Show Abstract | Download Original | Original Source | Check in Google Scholar | DOI: 10.23887/jia.v10i1.55564

Abstract

This study investigates the direct and indirect effects of carbon emission disclosure and environmental performance on firm value, with financial performance acting as a mediating variable. The research is motivated by the growing demand for environmental accountability in corporate reporting and its potential impact on both financial outcomes and firm valuation. The study employs a quantitative approach using panel data derived from secondary sources, specifically annual reports and sustainability reports of companies listed on the Indonesia Stock Exchange (IDX) from 2017 to 2023. The population consists of firms in the raw materials and industrial sectors, with a final sample of 15 companies selected through purposive sampling.
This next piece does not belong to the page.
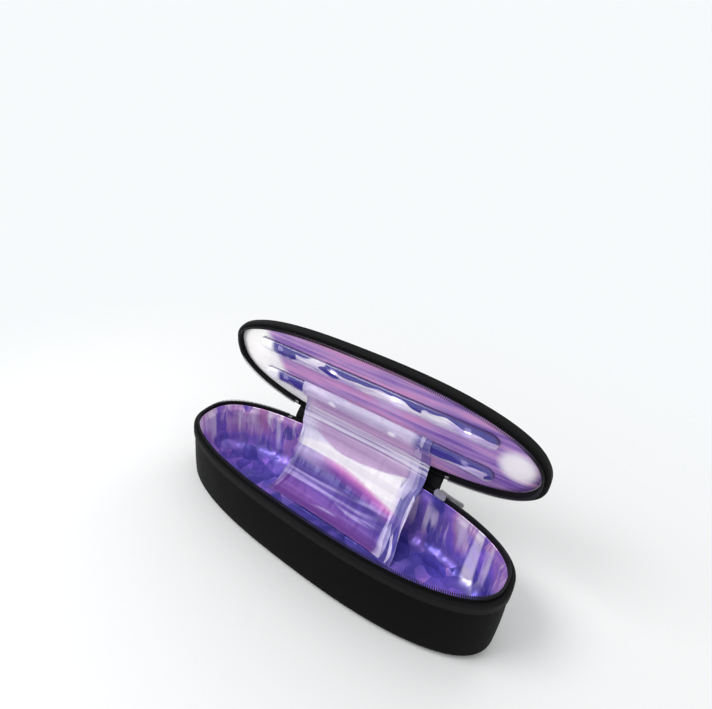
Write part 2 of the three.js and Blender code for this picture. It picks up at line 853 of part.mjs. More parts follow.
function makeSleeve(y) {
  const half = lampSpan / 2 + ledBoardEnd + 2 * ledBoardWidth;
  const top = liningFace - liningRidge / 2;
  const outer = sleeveSolid(y, half, sleeveWidth, sleeveHeight, top);
  const roomHalf = half - 2 * sleeveWall;
  const roomWidth = sleeveWidth - 2 * sleeveWall;
  const room = sleeveSolid(y, roomHalf, roomWidth, sleeveHeight - sleeveWall, top + fit);
  return cut(outer, room);
}

// Electronics inside the lid
function makeBattery() {
  const foot = lidBoardTop + fit;
  return boxBetween(
    [batteryPlace - batteryLength / 2, -batteryWidth / 2, foot],
    [batteryPlace + batteryLength / 2, batteryWidth / 2, foot + batteryThickness],
  );
}

function makeSensor() {
  const made = new THREE.CylinderGeometry(sensorRadius, sensorRadius, sensorLength, 12);
  return made.rotateZ(Math.PI / 2).translate(0, -sensorPlaceY, lidBoardTop + fit + sensorRadius);
}

const sensorPlaceY = halfWidth - lidShoulder + sensorRadius;

// Flat cable: one spine across the board, two tails down to the lamp rows, one up to the pod
function makeCable() {
  const foot = lidBoardTop + fit;
  const top = foot + cableThickness;
  const half = cableWidth / 2;
  const thin = cableThickness / 2;
  const spineStart = -sensorPlaceY + sensorRadius + fit;
  const spine = boxBetween([-half, spineStart, foot], [half, podPlaceY + thin, top]);
  const tails = [-lampRowOffset, lampRowOffset].map((y) =>
    boxBetween([-half, y - thin, liningFace], [half, y + thin, top]),
  );
  const riser = boxBetween([-half, podPlaceY - thin, foot], [half, podPlaceY + thin, lidTop]);
  const lead = boxBetween([batteryPlace + batteryLength / 2 + fit, -half, foot], [0, half, top]);
  return join(spine, ...tails, riser, lead);
}

// Control pod: a bevelled shell screwed through the lid panel to a plate inside it
const podFoot = lidTop + fit;
const podCeiling = podFoot + podHeight - podWall;
const controlTop = podFoot + controlBoardThickness;

function stadiumRing(length, width, z) {
  const radius = width / 2;
  const straight = length / 2 - radius;
  const perEnd = 8;
  const ring = [];
  for (const end of [1, -1]) {
    for (let i = 0; i <= perEnd; i++) {
      const angle = -Math.PI / 2 + (Math.PI * i) / perEnd;
      const x = end * (straight + radius * Math.cos(angle));
      ring.push(new THREE.Vector3(x, podPlaceY + end * radius * Math.sin(angle), z));
    }
  }
  return ring;
}

function makePodHousing() {
  const top = podFoot + podHeight;
  const bevelMid = podBevel * podBevelMidShare;
  const outer = lofted(
    [
      stadiumRing(podLength, podWidth, podFoot),
      stadiumRing(podLength, podWidth, top - podBevel),
      stadiumRing(podLength - 2 * bevelMid, podWidth - 2 * bevelMid, top - bevelMid),
      stadiumRing(podLength - 2 * podBevel, podWidth - 2 * podBevel, top),
    ],
    false,
  );
  const room = lofted(
    [
      stadiumRing(podLength - 2 * podWall, podWidth - 2 * podWall, podFoot - overrun),
      stadiumRing(podLength - 2 * podWall, podWidth - 2 * podWall, podCeiling),
    ],
    false,
  );
  const bossRadius = screwRadius + fit + bossWall;
  const bosses = screwPlaces().map((x) => rod(bossRadius, podCeiling - podFoot + podWall / 2, x, podFoot));
  const holeDepth = screwReach + overrun + fit;
  const holes = screwPlaces().map((x) => rod(screwRadius + fit, holeDepth, x, podFoot - overrun));
  const buttonHole = rod(buttonRadius + fit, podWall + 2 * overrun, buttonPlaceX, podCeiling - overrun, 24);
  const lensHole = rod(lensRadius + fit, podWall + 2 * overrun, lensPlaceX, podCeiling - overrun);
  const portHalf = inletWidth / 2 + fit;
  const podBack = podPlaceY + podWidth / 2;
  const port = boxBetween(
    [inletPlaceX - portHalf, podBack - podWall - overrun, controlTop],
    [inletPlaceX + portHalf, podBack + overrun, controlTop + fit + inletHeight + fit],
  );
  return cut(join(cut(outer, room), ...bosses), ...holes, buttonHole, lensHole, port);
}

function makeBackplate() {
  const top = lidCeiling - fit;
  const plate = lofted(
    [
      stadiumRing(backplateLength, backplateWidth, top - backplateThickness),
      stadiumRing(backplateLength, backplateWidth, top),
    ],
    false,
  );
  const hole = boxBetween(
    [-apertureLength / 2, podPlaceY - apertureWidth / 2, top - backplateThickness - overrun],
    [apertureLength / 2, podPlaceY + apertureWidth / 2, top + overrun],
  );
  const deep = backplateThickness + 2 * overrun;
  const holeFoot = top - backplateThickness - overrun;
  return cut(plate, hole, ...screwPlaces().map((x) => rod(screwRadius + fit, deep, x, holeFoot)));
}

function makeScrew(x) {
  const headFoot = lidCeiling - fit - backplateThickness - fit - screwHeadHeight;
  const head = rod(screwHeadRadius, screwHeadHeight, x, headFoot);
  const shankFoot = headFoot + screwHeadHeight / 2;
  const shank = rod(screwRadius, podFoot + screwReach - shankFoot, x, shankFoot, 10);
  return join(head, shank);
}

function makeControlBoard() {
  return boxBetween(
    [-controlBoardLength / 2, podPlaceY - controlBoardWidth / 2, podFoot],
    [controlBoardLength / 2, podPlaceY + controlBoardWidth / 2, controlTop],
  );
}

function makeSwitch() {
  const half = switchSize / 2;
  const foot = controlTop + fit;
  const body = boxBetween(
    [buttonPlaceX - half, podPlaceY - half, foot],
    [buttonPlaceX + half, podPlaceY + half, foot + switchHeight * switchBodyShare],
  );
  const plungerFoot = foot + switchHeight / 2;
  return join(body, rod(buttonStem * plungerShare, switchHeight / 2, buttonPlaceX, plungerFoot));
}

function makeButton() {
  const flangeTop = podCeiling - fit;
  const switchTop = controlTop + fit + switchHeight;
  const flangeFoot = flangeTop - buttonFlangeThickness;
  const flange = rod(buttonRadius + buttonFlange, buttonFlangeThickness, buttonPlaceX, flangeFoot, 24);
  const cap = rod(buttonRadius, podWall + fit + buttonProud + fit, buttonPlaceX, flangeTop - fit, 24);
  const stemFoot = switchTop + buttonTravel + fit;
  const stem = rod(buttonStem, flangeTop - fit - stemFoot, buttonPlaceX, stemFoot);
  return join(flange, cap, stem);
}

function makeLens() {
  const flangeTop = podCeiling - fit;
  const flange = rod(lensRadius + lensFlange, lensFlange, lensPlaceX, flangeTop - lensFlange);
  return join(flange, rod(lensRadius, podWall + 2 * fit, lensPlaceX, flangeTop - fit));
}

function makeInlet() {
  const mouth = podPlaceY + podWidth / 2 - fit;
  const foot = controlTop + fit;
  const half = inletWidth / 2;
  const shell = boxBetween(
    [inletPlaceX - half, mouth - inletDepth, foot],
    [inletPlaceX + half, mouth, foot + inletHeight],
  );
  const inside = boxBetween(
    [inletPlaceX - half + inletWall, mouth - inletDepth + inletWall, foot + inletWall],
    [inletPlaceX + half - inletWall, mouth + overrun, foot + inletHeight - inletWall],
  );
  const tongue = boxBetween(
    [inletPlaceX - half / 2, mouth - inletDepth, foot + inletHeight / 2 - inletWall / 2],
    [inletPlaceX + half / 2, mouth - 2 * inletWall, foot + inletHeight / 2 + inletWall / 2],
  );
  return join(cut(shell, inside), tongue);
}

// The case: the tray's pieces stand in its own frame, the lid's turn about the hinge line
const sterilizerCase = new THREE.Group();
const lid = new THREE.Group();
lid.position.set(0, hingeY, splitHeight);
lid.rotation.x = -opening;
const closedLid = new THREE.Group();
closedLid.position.set(0, -hingeY, -splitHeight);
lid.add(closedLid);
sterilizerCase.add(lid);

function place(parent, name, geometry, material) {
  const mesh = new THREE.Mesh(geometry, material);
  mesh.name = name;
  parent.add(mesh);
}

const baseTapeFoot = baseHeight - baseTapeSeat + fit;
const baseTapeHead = splitHeight - teethRoot - fit;
place(sterilizerCase, "base_shell", makeBaseShell(), blackShell);
place(sterilizerCase, "base_rim_binding", makeBaseBinding(), blackBand);
place(sterilizerCase, "base_zip_tape", makeTape(baseTapeFoot, baseTapeHead), blackTape);
place(sterilizerCase, "base_zip_teeth", makeTeeth(-1), toothNylon);
place(sterilizerCase, "base_zip_stop_left", makeZipStop(-1, -1), sliderMetal);
place(sterilizerCase, "base_zip_stop_right", makeZipStop(1, -1), sliderMetal);
place(sterilizerCase, "base_foil_lining", makeFoil(), foil);
place(sterilizerCase, "base_board", makeBaseBoard(), boardPlastic);
place(sterilizerCase, "closing_magnet", makeMagnet(), metal);
place(sterilizerCase, "zip_slider", makeSlider(), sliderMetal);
place(sterilizerCase, "zip_pull", makePull(), sliderMetal);
place(sterilizerCase, "hinge_strip", makeHingeStrip(), blackTape);
place(sterilizerCase, "film_bridge", makeFilm(), filmClear);

place(closedLid, "lid_panel", makeLidPanel(), blackShell);
place(closedLid, "lid_rim_binding", makeLidBinding(), blackBand);
place(closedLid, "lid_zip_tape", makeTape(splitHeight + teethRoot + fit, lidRim + lidTapeSeat), blackTape);
place(closedLid, "lid_zip_teeth", makeTeeth(1), toothNylon);
place(closedLid, "lid_zip_stop_left", makeZipStop(-1, 1), sliderMetal);
place(closedLid, "lid_zip_stop_right", makeZipStop(1, 1), sliderMetal);
place(closedLid, "lid_lining", makeLidLining(), lidFoil);
place(closedLid, "lid_board", makeLidBoard(), boardPlastic);
[
  ["lower", lampRowOffset],
  ["upper", -lampRowOffset],
].forEach(([row, y]) => {
  place(closedLid, "led_board_" + row, makeLedBoard(y), boardWhite);
  place(closedLid, "led_sleeve_" + row, makeSleeve(y), sleeveClear);
  for (let i = 0; i < lampsPerRow; i++) {
    const lamp = makeLamp(i * lampSpacing - lampSpan / 2, y);
    place(closedLid, "uv_led_" + row + "_" + (i + 1), lamp, lampCeramic);
  }
});
place(closedLid, "battery_cell", makeBattery(), cellWrap);
place(closedLid, "lid_sensor", makeSensor(), metal);
place(closedLid, "led_cable", makeCable(), boardWhite);
place(closedLid, "control_housing", makePodHousing(), podPlastic);
place(closedLid, "control_backplate", makeBackplate(), podPlastic);
screwPlaces().forEach((x) => {
  place(closedLid, "control_screw_" + (x < 0 ? "left" : "right"), makeScrew(x), metal);
});
place(closedLid, "control_board", makeControlBoard(), circuitGreen);
place(closedLid, "button_switch", makeSwitch(), metal);
place(closedLid, "power_button", makeButton(), buttonPlastic);
place(closedLid, "indicator_lens", makeLens(), sleeveClear);
place(closedLid, "usb_inlet", makeInlet(), metal);

export default sterilizerCase;
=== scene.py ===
import math
import random
from contextlib import contextmanager

import bpy
from mathutils import Matrix, Vector, noise


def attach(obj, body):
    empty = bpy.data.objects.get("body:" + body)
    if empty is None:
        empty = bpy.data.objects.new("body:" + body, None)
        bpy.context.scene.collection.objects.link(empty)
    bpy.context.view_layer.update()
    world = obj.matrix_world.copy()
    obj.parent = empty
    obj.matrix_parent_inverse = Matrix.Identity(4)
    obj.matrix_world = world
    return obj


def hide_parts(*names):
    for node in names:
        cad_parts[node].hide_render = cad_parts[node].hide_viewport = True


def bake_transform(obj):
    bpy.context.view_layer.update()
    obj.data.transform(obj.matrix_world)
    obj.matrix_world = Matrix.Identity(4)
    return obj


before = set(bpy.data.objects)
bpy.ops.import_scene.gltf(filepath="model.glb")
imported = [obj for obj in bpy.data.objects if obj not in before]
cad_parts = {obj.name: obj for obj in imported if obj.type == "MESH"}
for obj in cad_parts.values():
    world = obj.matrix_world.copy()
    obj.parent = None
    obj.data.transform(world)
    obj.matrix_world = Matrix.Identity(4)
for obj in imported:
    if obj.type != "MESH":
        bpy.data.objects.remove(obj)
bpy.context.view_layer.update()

random.seed(11)
noise.seed_set(11)

# The case as the frame has it, in metres: the lid is written closed and then opened
case = {
    "halfLength": 0.1725,
    "halfWidth": 0.0625,
    "outlinePower": 2.5,
    "baseHeight": 0.062,
    "splitHeight": 0.067,
    "lidRim": 0.072,
    "hingeY": 0.06455,
    "openingDegrees": 72,
    "hingeHalfLength": 0.088,
    "tapeEndGap": 0.003,
    "tapeInset": 0.0035,
    "tapeThickness": 0.0008,
    "foilInset": 0.0046,
    "liningFace": 0.0736,
    "lampRowOffset": 0.022,
}
mm = 0.001
upwards = Vector((0, 0, 1))
fineSteps = 2400


def station(angle):
    # A point of the oval and the direction outwards from it
    power = case["outlinePower"]
    point = []
    slope = []
    for half, part in ((case["halfLength"], math.cos(angle)), (case["halfWidth"], math.sin(angle))):
        point.append(half * math.copysign(abs(part) ** (2 / power), part))
        slope.append(math.copysign(abs(point[-1] / half) ** (power - 1), part) / half)
    return Vector((*point, 0)), Vector((*slope, 0)).normalized()


def evenly(points, count):
    # Equal steps of length along a line of points: the stretch, the share of it and the way so far
    lengths = [0.0]
    for a, b in zip(points, points[1:]):
        lengths.append(lengths[-1] + (b - a).length)
    i = 1
    for k in range(count + 1):
        want = lengths[-1] * k / count
        while i < len(points) - 1 and lengths[i] < want:
            i += 1
        yield i, (want - lengths[i - 1]) / (lengths[i] - lengths[i - 1]), want


def run(count, start=0.0, end=2 * math.pi):
    # Stations at equal steps of length along the oval, each with its distance from the start
    angles = [start + (end - start) * i / fineSteps for i in range(fineSteps + 1)]
    made = []
    for i, share, want in evenly([station(a)[0] for a in angles], count):
        point, normal = station(angles[i - 1] + (angles[i] - angles[i - 1]) * share)
        made.append((point, normal, want))
    return made


def curve(points, count, steps=16):
    # Points along a smooth line through the given ones, at equal steps of length
    fine = []
    padded = [points[0] * 2 - points[1]] + points + [points[-1] * 2 - points[-2]]
    for i in range(1, len(padded) - 2):
        a, b, c, d = padded[i - 1 : i + 3]
        for k in range(steps):
            t = k / steps
            square = (2 * a - 5 * b + 4 * c - d) * t * t
            fine.append(0.5 * ((2 * b) + (c - a) * t + square + (3 * b - a - 3 * c + d) * t ** 3))
    fine.append(points[-1].copy())
    return [(fine[i - 1].lerp(fine[i], share), want) for i, share, want in evenly(fine, count)]


# The zip runs from the hinge's right end round the front to its left end
zipReachShare = (case["hingeHalfLength"] + case["tapeEndGap"]) / case["halfLength"]
zipStart = math.acos(zipReachShare ** (case["outlinePower"] / 2))
zipEnd = -math.pi - zipStart
ovalLength = run(1)[-1][2]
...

Path analysis with a random effects model is used to analyze the relationships among variables. The findings reveal that carbon emission disclosure and environmental performance do not have a significant effect on financial performance. However, carbon emission disclosure has a positive and significant effect on firm value, while environmental performance does not directly influence firm value. Financial performance is found to significantly affect firm value but does not mediate the relationship between carbon emission disclosure and firm value. Although financial performance does mediate the relationship between environmental performance and firm value, the effect is statistically insignificant. These results suggest that while environmental transparency may enhance firm valuation directly, its impact through financial performance remains limited. The study highlights the importance of carbon disclosure practices in signaling firm value and calls for further research on the mechanisms through which sustainability efforts influence financial outcomes.